Sarkhej is a suburban neighbourhood in the city of Ahmedabad. It is primarily known for the Sarkhej Roza, an architectural complex located 8 km south from the city centre. One of the most important roads of metropolitan Ahmedabad, Sarkhej–Gandhinagar Highway, originates from Sarkhej and ends at the twin city Gandhinagar.

History
Mainly erected under Mahmud Begada's reign (1442–51), it has been built on the location where the holy man and religious Muslim leader Ahmed Khattu Ganj Baksh (or Shaikh Ahmad Khattri) lived and died (in 1446). He was the spiritual guide of the sultan Ahmed Shah.
He is said to have been one of the fourth Ahmed who founded the city of Ahmedabad. 
His Roza or Maqbara is one of the biggest mausoleum of India, competing with the Taj Mahal.
The complex became a retreat place for sultans and later an imperial necropolis.

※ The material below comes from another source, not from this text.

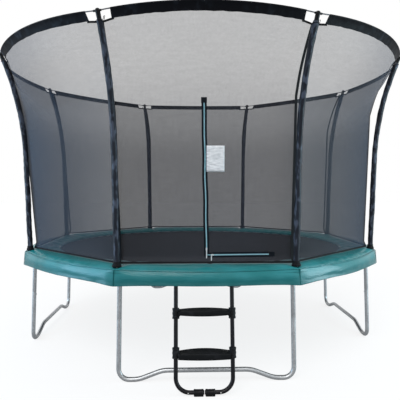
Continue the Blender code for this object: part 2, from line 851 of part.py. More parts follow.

Organized around a large artificial water reservoir are to be found gardens, a mosque and the holy man's tomb, together with the tombs of Mahmud Begada and his wife Rajabai, as well as palaces, a harem and pavilions.
The buildings have an austere beauty, a mixture of Hindu and Islamic styles.

Location
Sarkhej is accessible through National Highways NH 8A and NH 8C and the Sardar Patel Ring Road.

Sarkhej is an important godown area for Ahmedabad. Warehousing and Distribution for entire Gujarat is done from Sarkhej. Sarkhej has a meter gauge Railway Station (SEJ).

Public Transport 
The Gujarat State Road Transport Corporation runs a circular bus service along the Sardar Patel Ring Road from Sarkhej on an hourly basis.